EXERCISE DETAILS: Sort through the entries below and pull out lines containing the word "axis".

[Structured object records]

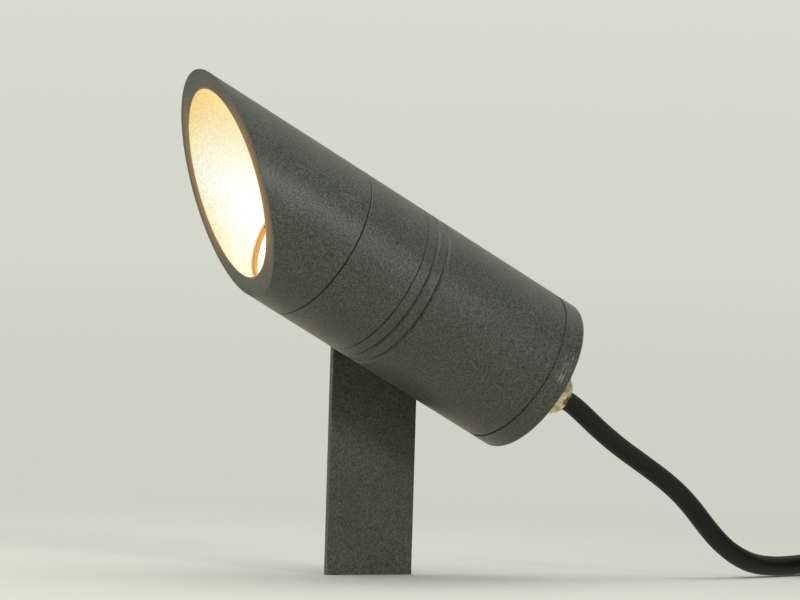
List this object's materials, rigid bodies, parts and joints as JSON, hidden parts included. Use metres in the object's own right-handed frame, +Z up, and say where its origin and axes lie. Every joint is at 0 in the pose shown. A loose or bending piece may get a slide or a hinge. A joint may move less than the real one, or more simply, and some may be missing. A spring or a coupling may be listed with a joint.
{
  "type": "garden spotlight",
  "caption": "Round tilting outdoor spotlight with a slanted glare hood, held by its side on a flat ground stake, with a gland, cord and plug.",
  "frame": {"origin": "ground line in the middle of the flat stake", "axes": "+Z up, the head points to -Y at rest, X is the head's tilt axis and the stake is on the head's -X side"},
  "size_m": [0.1216, 0.4173, 0.3732],
  "materials": {
    "powder_coated_aluminium": "matte",
    "powder_coated_steel": "matte",
    "stainless_steel": "satin",
    "nickel_plated_brass": "satin",
    "black_rubber": "matte",
    "white_silicone": "matte",
    "clear_glass": "gloss",
    "bright_aluminium": "satin",
    "heat_pad_grey": "matte",
    "white_ceramic": "matte",
    "phosphor_yellow": "satin",
    "white_plastic": "matte",
    "black_plastic": "matte",
    "wire_insulation": "satin",
    "cord_rubber": "matte",
    "plug_rubber": "matte",
    "plug_plastic": "satin",
    "plug_metal": "polished"
  },
  "bodies": {
    "stake": {"ground_stake": "powder_coated_steel", "supply_cord": "cord_rubber", "cord_coil": "cord_rubber", "coil_tie": "black_plastic", "plug_lead": "cord_rubber", "plug_body": "plug_rubber", "plug_insert": "plug_plastic", "plug_pins": "plug_metal", "plug_earth_contacts": "plug_metal"},
    "head": {"main_housing": "powder_coated_aluminium", "heat_sink": "powder_coated_aluminium", "rear_cap": "powder_coated_aluminium", "housing_o_ring": "black_rubber", "cap_o_ring": "black_rubber", "hood_o_ring": "black_rubber", "glass_rear_gasket": "white_silicone", "front_glass": "clear_glass", "glass_front_gasket": "white_silicone", "glass_ring": "powder_coated_aluminium", "reflector": "bright_aluminium", "heat_pad": "heat_pad_grey", "led_board": "white_ceramic", "led_emitter": "phosphor_yellow", "led_holder": "white_plastic", "holder_screws": "stainless_steel", "led_leads": "wire_insulation", "driver_tray": "bright_aluminium", "tray_screws": "stainless_steel", "led_driver": "black_plastic", "driver_strap": "stainless_steel", "terminal_block": "white_plastic", "block_screw": "nickel_plated_brass", "driver_leads": "wire_insulation", "mains_cores": "wire_insulation", "cap_screws": "stainless_steel", "gland_washer": "black_rubber", "gland_body": "nickel_plated_brass", "gland_insert": "black_rubber", "gland_dome_nut": "nickel_plated_brass", "cord_tail": "cord_rubber", "friction_washer": "black_plastic", "flat_washer": "stainless_steel", "spring_washer": "stainless_steel", "pivot_screw": "stainless_steel"},
    "hood": {"glare_hood": "powder_coated_aluminium", "hood_grub_screw": "stainless_steel"}
  },
  "joints": [
    {"name": "head_tilt", "type": "hinge", "parent": "stake", "child": "head", "pos_m": [0, 0, 0.115], "axis": [-1, 0, 0], "range_deg": [-58, 62], "deforming": ["supply_cord"]},
    {"name": "hood_turn", "type": "hinge", "parent": "head", "child": "hood", "pos_m": [0.036, -0.09271, 0.1643], "axis": [0, -0.8829, 0.4695], "continuous": true}
  ]
}
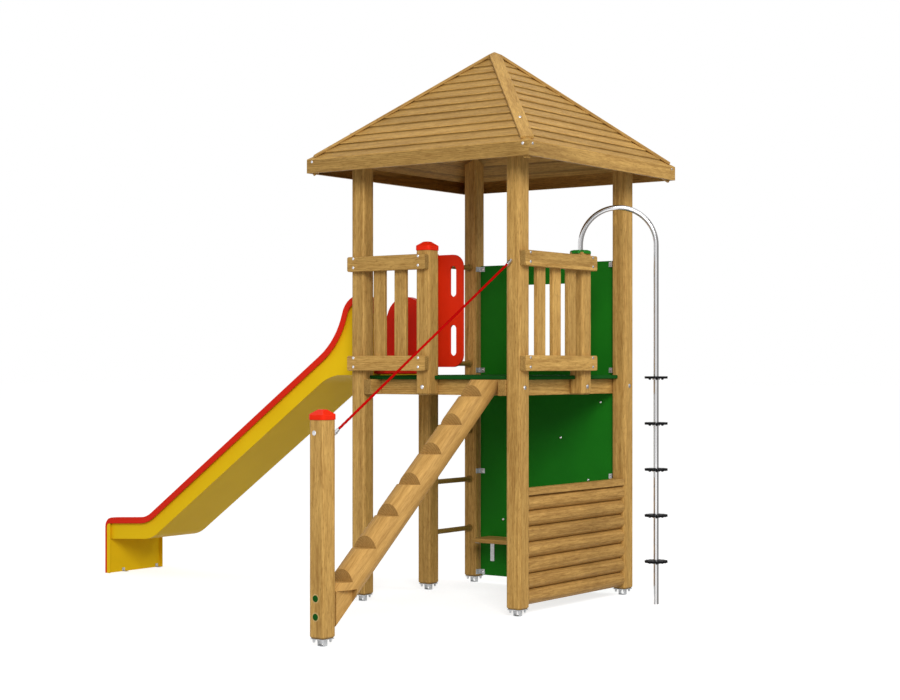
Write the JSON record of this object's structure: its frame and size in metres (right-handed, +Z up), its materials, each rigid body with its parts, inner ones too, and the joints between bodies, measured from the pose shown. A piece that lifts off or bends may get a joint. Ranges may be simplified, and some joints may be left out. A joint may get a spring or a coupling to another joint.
{
  "type": "wooden play tower",
  "caption": "Square timber play tower on steel feet with a boarded pyramid roof, guard rails, slide, rung ladder, climbing wall, pole and a stepped log with a rope handrail.",
  "frame": {"origin": "on the ground, under the middle of the whole footprint", "axes": "+Z up, +X from the slide towards the pole, -Y towards the foot of the stepped log"},
  "size_m": [4.347, 3.1432, 3.6647],
  "materials": {
    "post_wood": "planed, oiled softwood with an open grain",
    "board_wood": "planed boards, golden tan",
    "log_wood": "turned round logs, fine checks",
    "roof_wood": "lapped boards, golden tan",
    "rung_wood": "dark brown turned bars",
    "green_plastic": "fine-grained dark green sheet",
    "red_plastic": "moulded, satin",
    "slide_red": "moulded, satin gloss",
    "slide_yellow": "moulded, satin gloss",
    "zinc_steel": "hot-dip galvanised",
    "stainless_steel": "ground and polished tube",
    "black_plastic": "moulded, black",
    "red_rope": "laid rope with a steel core"
  },
  "bodies": {
    "root": {"post_front": "post_wood", "post_left": "post_wood", "post_right": "post_wood", "post_back": "post_wood", "slide_side_post": "post_wood", "entry_newel": "post_wood", "pole_newel": "post_wood", "log_post": "post_wood", "post_feet": "zinc_steel", "post_caps": "red_plastic", "side_beams": "board_wood", "cross_joists": "board_wood", "floor_panel": "green_plastic", "front_rails": "board_wood", "front_slats": "board_wood", "side_rails": "board_wood", "side_slats": "board_wood", "roof_eaves": "roof_wood", "roof_rafters": "roof_wood", "roof_front": "roof_wood", "roof_right": "roof_wood", "roof_back": "roof_wood", "roof_left": "roof_wood", "roof_hips": "roof_wood", "slide_liner": "slide_red", "slide_shell": "slide_yellow", "slide_feet": "zinc_steel", "climbing_wall": "green_plastic", "climbing_holds": "red_plastic", "wall_brackets": "zinc_steel", "bench_seat": "board_wood", "bench_brackets": "zinc_steel", "half_logs": "log_wood", "half_log_cap": "board_wood", "half_log_battens": "board_wood", "ladder_rungs": "rung_wood", "guard_bars": "rung_wood", "grab_panel": "red_plastic", "pole_tube": "stainless_steel", "pole_discs": "black_plastic", "pole_collar": "green_plastic", "stepped_log": "log_wood", "rope": "red_rope", "rope_fittings": "stainless_steel"}
  },
  "joints": []
}
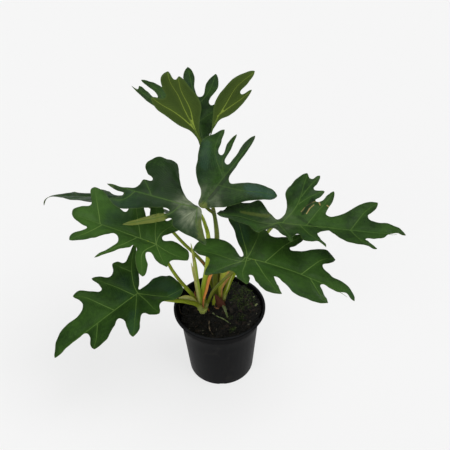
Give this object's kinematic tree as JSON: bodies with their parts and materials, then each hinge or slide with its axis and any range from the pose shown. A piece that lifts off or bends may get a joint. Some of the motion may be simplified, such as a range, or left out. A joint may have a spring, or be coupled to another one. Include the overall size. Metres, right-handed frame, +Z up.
{
  "type": "potted lacy tree philodendron",
  "caption": "Potted lacy tree philodendron: a tapered black nursery pot of dark potting mix, with long stalks that carry glossy, deeply lobed green leaves from low crowns.",
  "frame": {"origin": "centre of the pot's foot, on the surface that it stands on", "axes": "+Z up, -Y towards the viewer of the picture, +X to the viewer's right"},
  "size_m": [0.4637, 0.3092, 0.4422],
  "materials": {
    "pot_plastic": "black moulded plastic with a soft sheen",
    "potting_mix": "dark, damp, chunky bark mix",
    "crown": "pale green, ringed plant tissue",
    "blade": "glossy dark green leaf with pale veins",
    "petiole": "smooth yellow-green leaf stalk",
    "sheath_old": "pale, papery old sheath",
    "sheath_dried": "dry orange-brown sheath",
    "sheath_fresh": "satin yellow-green sheath",
    "root": "pale dry root",
    "twig": "green plant stub",
    "bark": "rough brown bark chip"
  },
  "bodies": {
    "root": {"pot": "pot_plastic", "soil": "potting_mix", "crown_front": "crown", "crown_back": "crown", "top_blade": "blade", "upper_blade": "blade", "left_upper_blade": "blade", "left_blade": "blade", "left_low_blade": "blade", "front_right_blade": "blade", "right_blade": "blade", "left_back_blade": "blade", "top_petiole": "petiole", "upper_petiole": "petiole", "left_upper_petiole": "petiole", "left_petiole": "petiole", "left_low_petiole": "petiole", "front_right_petiole": "petiole", "right_petiole": "petiole", "left_back_petiole": "petiole", "sheath_pale": "sheath_old", "sheath_dry": "sheath_dried", "sheath_broad": "sheath_fresh", "root_pale": "root", "twig_green": "twig", "stub_green": "twig", "bark_left": "bark", "bark_right": "bark"}
  },
  "joints": []
}
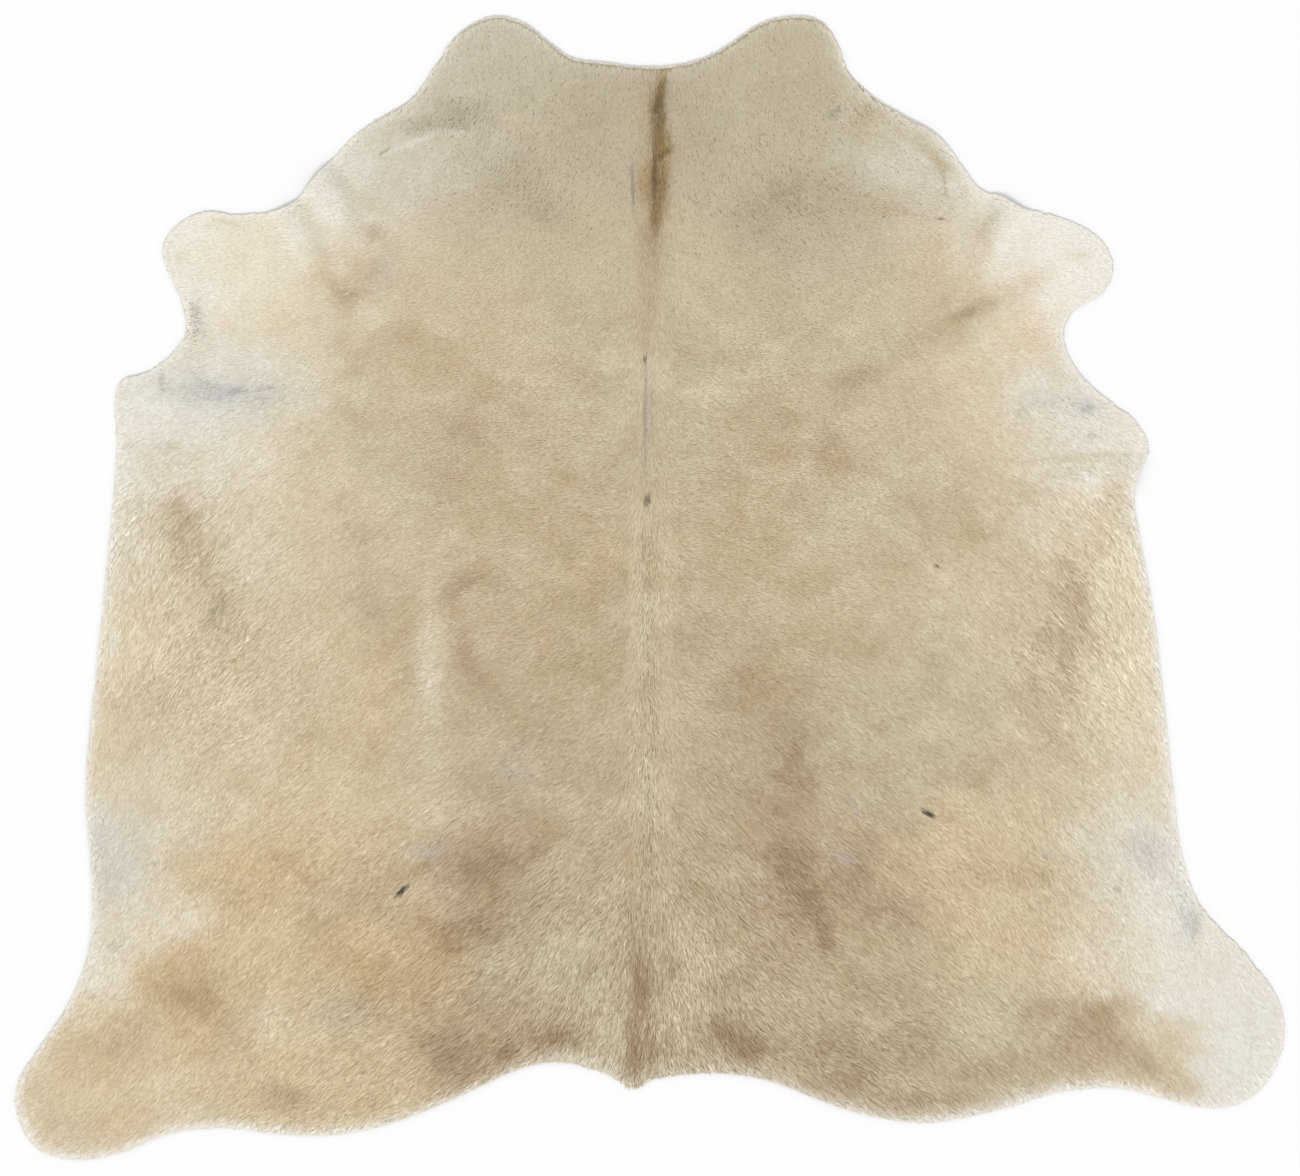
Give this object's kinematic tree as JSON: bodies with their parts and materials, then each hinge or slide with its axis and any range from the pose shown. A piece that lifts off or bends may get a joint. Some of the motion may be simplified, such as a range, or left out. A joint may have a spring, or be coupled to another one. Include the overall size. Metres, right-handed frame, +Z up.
{
  "type": "cowhide rug",
  "caption": "Whole tanned cowhide with its short coat left on, laid flat on the floor as a rug, tan with cream legs and brown and grey patches.",
  "frame": {"origin": "on the floor, in the middle of the hide's box", "axes": "+Z up out of the coat, +Y along the spine towards the neck, +X across the hide to the right as seen from above with the neck away from the viewer"},
  "size_m": [2.2, 1.9848, 0.0165],
  "materials": {
    "hide": "short lying coat, soft satin, with a suede underside"
  },
  "bodies": {
    "root": {"cowhide": "hide"}
  },
  "joints": []
}
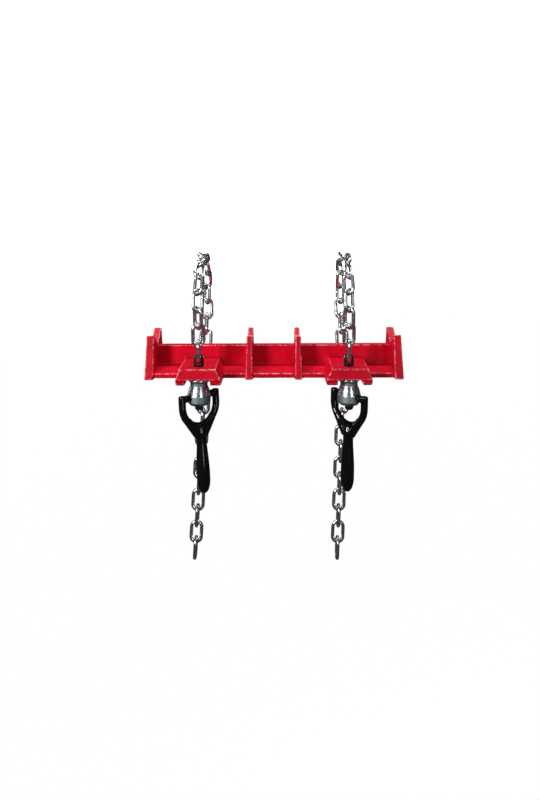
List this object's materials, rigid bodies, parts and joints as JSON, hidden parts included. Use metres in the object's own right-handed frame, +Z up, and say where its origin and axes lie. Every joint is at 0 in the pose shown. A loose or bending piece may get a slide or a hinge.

SOLUTION TO THIS EXERCISE:
  "frame": {"origin": "ground line in the middle of the flat stake", "axes": "+Z up, the head points to -Y at rest, X is the head's tilt axis and the stake is on the head's -X side"},
    {"name": "head_tilt", "type": "hinge", "parent": "stake", "child": "head", "pos_m": [0, 0, 0.115], "axis": [-1, 0, 0], "range_deg": [-58, 62], "deforming": ["supply_cord"]},
    {"name": "hood_turn", "type": "hinge", "parent": "head", "child": "hood", "pos_m": [0.036, -0.09271, 0.1643], "axis": [0, -0.8829, 0.4695], "continuous": true}
Give this object's kinematic tree as JSON: bodies with their parts and materials, then each hinge or slide with its axis and any range from the pose shown. A piece that lifts off or bends may get a joint. Some of the motion may be simplified, such as a range, or left out. A joint may have a spring, or be coupled to another one. Include the overall size. Metres, right-handed frame, +Z up.
Give this object's kinematic tree as JSON: bodies with their parts and materials, then each hinge or slide with its axis and any range from the pose shown. A piece that lifts off or bends may get a joint. Some of the motion may be simplified, such as a range, or left out. A joint may have a spring, or be coupled to another one. Include the overall size. Metres, right-handed frame, +Z up.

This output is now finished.